La consecuencia es un obra fuertemente marcada por un colonialismo cultural invisible, por el cual las obras que no pertenecen a los dos grandes mercados -Estados Unidos y, sobre todo, Europa- tienden a interesar en función de las ideas estéticas occidentales o que parecen más dirigidas al público occidental de festivales. En este sentido, el exotismo es un valor añadido para aquellos que deseen colgarse la medalla de diversos que, como la Historia política y social del mundo ha demostrado, es uno de los pilares fundamentales del colonialismo. Es más, en la etiqueta puesta por la prensa española y europea hay un racismo explícito al tratar a la cinta como el homólogo indio de una gran cinta europea cuando la realidad no es así.
La ingenuidad infantil es, por otro, su gran acierto. Hace ya varios años Grant Morrison, histórico guionista de cómics, afirmó que los mejores críticos son los niños, pues son aquellos que tienen la mirada más pura. Esta idea que, aplicada a conflictos sociales y políticos, vimos en Belfast aquí se aplica a la experiencia cinematográfica. Alejado de cánones, de criterios y de calidades, el joven Samsay disfruta de asistir a una sala de cine, sin importar la película proyectada. Es el acto, y no el producto, el fin último de la experiencia y aquello que más se disfruta, pues la obra es un engranaje que forma parte de un mecanismo mayor.
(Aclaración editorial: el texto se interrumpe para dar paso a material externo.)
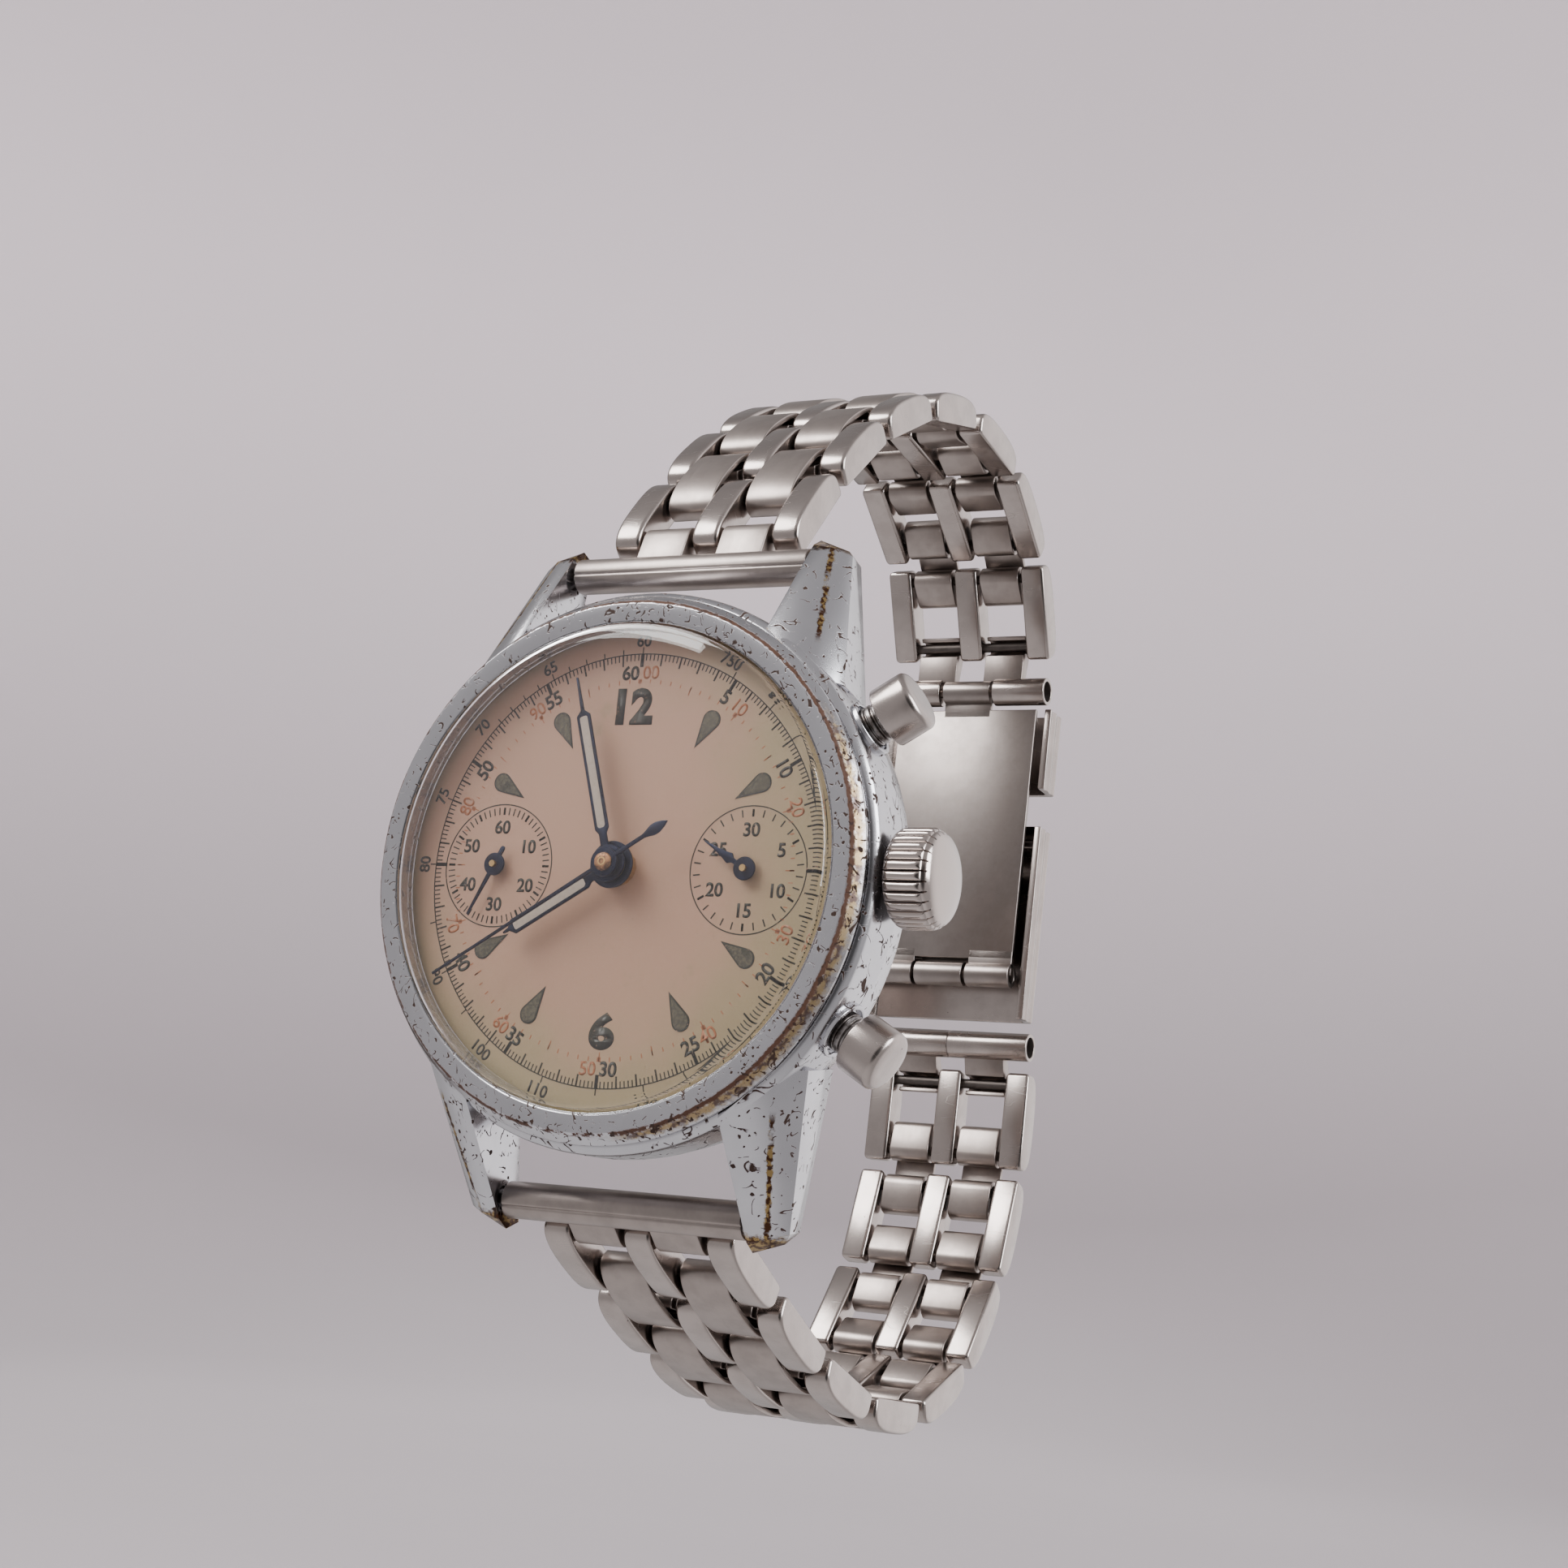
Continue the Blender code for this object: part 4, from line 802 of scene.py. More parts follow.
def broken_edges(mesh, width, rounds=2, angle=28.0, number=0, sharp=50.0):
    """A mesh with its edges rounded; the new faces take a material number."""
    if number and len(mesh.materials) < 2:
        mesh.materials.clear()
        mesh.materials.append(None)
        mesh.materials.append(None)
    holder = held("edges", mesh)
    change = holder.modifiers.new("edges", "BEVEL")
    change.width = width
    change.segments = rounds
    change.limit_method = "ANGLE"
    change.angle_limit = math.radians(angle)
    change.material = number
    change.use_clamp_overlap = True
    change.harden_normals = False
    made = plain(mesh.name, holder)
    made.shade_smooth()
    made.set_sharp_from_angle(angle=math.radians(sharp))
    return made


def carved(mesh, *cutters):
    """A mesh with others cut away by the exact solver."""
    holder = held("carved", mesh)
    tools = [held("tool", cutter) for cutter in cutters]
    for tool in tools:
        change = holder.modifiers.new("cut", "BOOLEAN")
        change.operation = "DIFFERENCE"
        change.solver = "EXACT"
        change.object = tool
    made = plain(mesh.name, holder)
    for tool in tools:
        bpy.data.objects.remove(tool, do_unlink=True)
    work = bmesh.new()
    work.from_mesh(made)
    bmesh.ops.dissolve_limit(work, angle_limit=math.radians(0.5), verts=work.verts,
                             edges=work.edges)
    return fresh(mesh.name, work)


def rod(radius, low, high, steps=40, cut=0.0, bore=0.0):
    """A round bar along z with eased ends, or a tube with a bore."""
    if bore:
        profile = eased([(radius, high), (radius, low), (bore, low), (bore, high)], cut, 3)
    else:
        profile = eased([(0, high), (radius, high), (radius, low), (0, low)], cut, 3, False)
    return turned("rod", profile, steps)


def across_rod(radius, start, end, spot=(0, 0), steps=40, cut=0.0, bore=0.0):
    """A round bar or tube along x through a point of (y, z)."""
    mesh = along_x(rod(radius, start, end, steps, cut, bore))
    return settled(mesh, Matrix.Translation((0, spot[0], spot[1])))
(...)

La magia del cine se establece, por tanto, a través de una maravillosa e infantil (que no pueril) relación de fascinación entre el espectador y la pantalla, con el proyector y la cámara como intermediarios lumínicos.
Como consecuencia de esta mirada pronunciadamente religiosa, hay un fetichismo del que no logra escapar: el desprecio por la proyección digital en favor de los 35mm y por la multisala en favor de la sala única y la sesión continua. Y es este aspecto excesivamente romántico y nostálgico el único asterisco que puede ponerse en este tierno y sencillo comentario metacinematográfico.